Questo non vuol dire sottovalutare i problemi e far finta che nulla sia successo. Le stesse questioni poste da Draghi fin dalla sua nomina, sempre puntuali e motivate, e molti suoi interrogativi attendono da tempo una risposta: per esempio le grandi fusioni si sono tradotte in benefici per la clientela? E ancora, i modelli di governance sono più confacenti alla conservazione di posti di potere o a una maggiore efficienza? Il conflitto di interessi si è attenuato o è rimasto invariato oppure si è addirittura acuito? Io aggiungo: la fuga dal risparmio gestito è stata dovuta all’immissione sul mercato di altri prodotti solo apparentemente più redditizi, o è avvenuta anche per la scarsa capacità e la non indipendenza dei gestori? Di chi sono le responsabilità se le imprese faticano a fare un salto dimensionale?
È evidente che se si vuole assecondare una facile demagogia la risposta è sempre la stessa, quella di invocare più regole e quindi sanzioni più aspre. Anche se già oggi rischiamo davvero un’intossicazione da over regulation con costi certi e senza alcun risultato sul piano dell’efficienza e della trasparenza.

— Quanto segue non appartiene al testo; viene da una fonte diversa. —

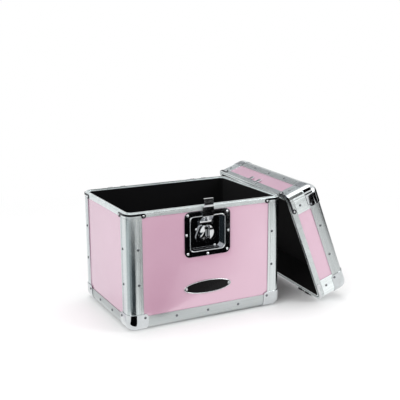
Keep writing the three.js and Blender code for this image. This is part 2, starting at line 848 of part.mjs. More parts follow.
// The bail's line: stub, leg, long run, leg, stub, with round bends, in the plane of the folded handle
const bail = new THREE.Group();
bail.position.z = axisHeight;
lid.add(bail);
const bailLine = new THREE.CurvePath();
const { bendRadius, reach } = handle;
const bailCorners = [
  [-stubEnd, 0],
  [-legFromMiddle, 0],
  [-legFromMiddle, reach],
  [legFromMiddle, reach],
  [legFromMiddle, 0],
  [stubEnd, 0],
].map(([x, y]) => new THREE.Vector3(x, y, 0));
let lineEnd = bailCorners[0];
bailCorners.slice(1, -1).forEach((corner, i) => {
  const toward = (other) => corner.clone().add(other.clone().sub(corner).setLength(bendRadius));
  const before = toward(bailCorners[i]);
  const after = toward(bailCorners[i + 2]);
  bailLine.add(new THREE.LineCurve3(lineEnd, before));
  bailLine.add(new THREE.QuadraticBezierCurve3(before, corner, after));
  lineEnd = after;
});
bailLine.add(new THREE.LineCurve3(lineEnd, bailCorners[bailCorners.length - 1]));
const rodSection = new THREE.Shape().absarc(0, 0, handle.rodRadius, 0, fullTurn, false);
const bailRod = new THREE.ExtrudeGeometry(rodSection, {
  steps: sweepSteps,
  curveSegments: rodFacets,
  extrudePath: bailLine,
});
bail.add(named("handle_bail", toGeometry(toSolid(bailRod)), chromeFinish));

// The grip: a sleeve round the long run, with shallow ridges between the fingers
const gripSteps = stepsPerRidge * handle.ridges;
const gripOutside = Array.from({ length: gripSteps + 1 }, (_, i) => {
  const share = i / gripSteps;
  const swell = Math.sin(share * handle.ridges * 2 * quarter) ** 2;
  return new THREE.Vector2(
    handle.gripRadius - handle.ridgeHeight * swell,
    (share - 1 / 2) * gripLength,
  );
});
const gripBore = handle.rodRadius + fit;
const gripProfile = [
  new THREE.Vector2(gripBore, -gripLength / 2),
  ...gripOutside,
  new THREE.Vector2(gripBore, gripLength / 2),
  new THREE.Vector2(gripBore, -gripLength / 2),
];
const grip = new THREE.LatheGeometry(gripProfile, gripFacets).rotateZ(quarter).translate(0, reach, 0);
bail.add(named("handle_grip", toGeometry(toSolid(grip)), rubberFinish));

// The lid stands on its hinge knuckles and leans until its upper edge just reaches past the case's rim. Its
// rim rests on the brace of the front right corner, or, where it can't reach that high, on the post below.
const caseTop = ballStand + seatHeight;
const uprightShare = (caseTop + lidPastTop - hinge.knuckleRadius) / (caseDepth + knuckleOut);
const lidLean = Math.max(Math.acos(Math.min(uprightShare, 1)), leastLean);
const away = new THREE.Vector3(Math.cos(lidYaw), -Math.sin(lidYaw), 0);
const alongLid = new THREE.Vector3(Math.sin(lidYaw), Math.cos(lidYaw), 0);
const upSlope = new THREE.Vector3(0, 0, Math.cos(lidLean)).addScaledVector(away, -Math.sin(lidLean));
const outward = new THREE.Vector3(0, 0, Math.sin(lidLean)).addScaledVector(away, Math.cos(lidLean));
const footHeight = hinge.knuckleRadius + knuckleOut * Math.cos(lidLean);
const lidReach = footHeight + caseDepth * Math.cos(lidLean);
const braceStand = lidReach > caseTop - brace.height ? fit + brace.thickness : 0;
const cornerReach =
  (caseWidth / 2 - edgeRadius) * Math.cos(lidYaw) +
  (caseDepth / 2 - edgeRadius) * Math.sin(Math.abs(lidYaw)) +
  edgeRadius +
  braceStand;
const touchHeight = Math.min(caseTop, lidReach) - footHeight;
const lidFoot = new THREE.Vector3(0, 0, footHeight)
  .addScaledVector(away, cornerReach + fit / Math.cos(lidLean) + touchHeight * Math.tan(lidLean))
  .addScaledVector(alongLid, -caseDepth / 2 - lidPastFront);
lid.position
  .copy(lidFoot)
  .addScaledVector(upSlope, caseDepth / 2)
  .addScaledVector(alongLid, caseWidth / 2);
lid.quaternion.setFromRotationMatrix(
  new THREE.Matrix4().makeBasis(alongLid.clone().negate(), upSlope.clone().negate(), outward),
);

// The whole, moved so that the middle of its footprint is the origin
const model = new THREE.Group();
model.add(box, lid);
model.updateMatrixWorld(true);
const extent = new THREE.Box3().setFromObject(model, true);
const middle = extent.getCenter(new THREE.Vector3());
box.position.x -= middle.x;
box.position.y -= middle.y;
box.position.z -= extent.min.z;
lid.position.x -= middle.x;
lid.position.y -= middle.y;
lid.position.z -= extent.min.z;

export default model;
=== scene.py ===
# %% [markdown]
# # A record carrying case in pink laminate
#
# The case is a box of laminated panels held by aluminium edges. Its lid has been lifted off and leans
# against the right side. The measured solids arrive as a fixed frame, and this lesson dresses them:
# it softens their edges, adds the rivets, gives each finish a material, and sets the studio.

# %% Load the frame
import json
import math

import bmesh
import bpy
from mathutils import Matrix, Vector


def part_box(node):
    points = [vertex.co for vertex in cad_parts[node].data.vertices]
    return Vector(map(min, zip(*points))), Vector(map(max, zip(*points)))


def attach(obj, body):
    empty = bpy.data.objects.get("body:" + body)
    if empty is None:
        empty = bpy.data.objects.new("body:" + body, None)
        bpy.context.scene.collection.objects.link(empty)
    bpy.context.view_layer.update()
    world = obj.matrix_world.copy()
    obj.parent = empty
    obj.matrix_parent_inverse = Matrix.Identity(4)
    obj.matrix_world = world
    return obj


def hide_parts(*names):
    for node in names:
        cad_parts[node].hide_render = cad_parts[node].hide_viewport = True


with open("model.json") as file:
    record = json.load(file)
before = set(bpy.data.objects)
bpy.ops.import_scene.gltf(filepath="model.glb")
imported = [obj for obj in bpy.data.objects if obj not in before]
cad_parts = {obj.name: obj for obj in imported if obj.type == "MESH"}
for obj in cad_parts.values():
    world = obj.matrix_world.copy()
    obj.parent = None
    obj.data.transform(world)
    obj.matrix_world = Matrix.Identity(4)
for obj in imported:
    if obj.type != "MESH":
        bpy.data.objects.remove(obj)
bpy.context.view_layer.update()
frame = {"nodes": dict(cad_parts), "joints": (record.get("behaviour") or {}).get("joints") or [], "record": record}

# %% [markdown]
# Blender counts in metres, but a maker measures a case in millimetres from its own middle. The frame's
# origin is the middle of case and lid together, so the case stands to the left of it. Its own middle,
# width and depth could be typed in. They are read from the rim instead, which runs all the way round
# the case, so that they can't disagree with the solids. Heights count from the lower line of the base
# edges, and `SEAT` is the height at which the closed lid would rest, just under the rim's tongue.
# The key's joint gives the height of the latch.

# %% Case measures
MM = 0.001
TONGUE = 3.0
rim_low, rim_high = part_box("case_rim")
base_low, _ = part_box("base_edge_front")
middle = (rim_low + rim_high) / 2
joints = {joint["name"]: joint for joint in frame["joints"]}


def height_in_mm(z):
    return round((z - base_low.z) / MM, 3)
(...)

Per riportare fiducia il primo passo lo deve fare il mondo della finanza, in primis le banche, innanzitutto attraverso una diversa politica remunerativa che premi chi crea ricchezza duratura, legata da una parte al consolidamento del proprio patrimonio e, dall’altra, a quanto si è riusciti a far crescere il proprio territorio di riferimento: questo significa imprese che sono state aiutate a uscire da una fase di crisi o a compiere un salto dimensionale, ma vuol dire anche fiducia da parte delle famiglie nell’affidare i loro risparmi, partecipazione a progetti di sviluppo legati al territorio (infrastrutture, ospedali, ecc). E tutto ciò passa attraverso un alto profilo professionale e umano da parte di chi si imbatte quotidianamente con tali bisogni.
Qualcuno mi potrebbe obiettare che le banche non fanno beneficenza e devono primariamente generare valore per i propri azionisti, e in questo sono d’accordo. È però altrettanto vero che le banche possono creare ed esportare ricchezza duratura solo rafforzando il loro legame con l’economia reale; pena, come spesso accade oggi, di assimilarsi più alla logica dei centri commerciali, riducendosi a vendere il più delle volte prodotti standard confezionati altrove. Credo infatti che le banche siano imprese, ma in realtà fungono anche da infrastrutture territoriali e, quindi, sarebbe grave miopia non considerare il territorio come una preziosa risorsa da coltivare.
Per tali ragioni oggi possiamo affermare che il breve termine non ha futuro.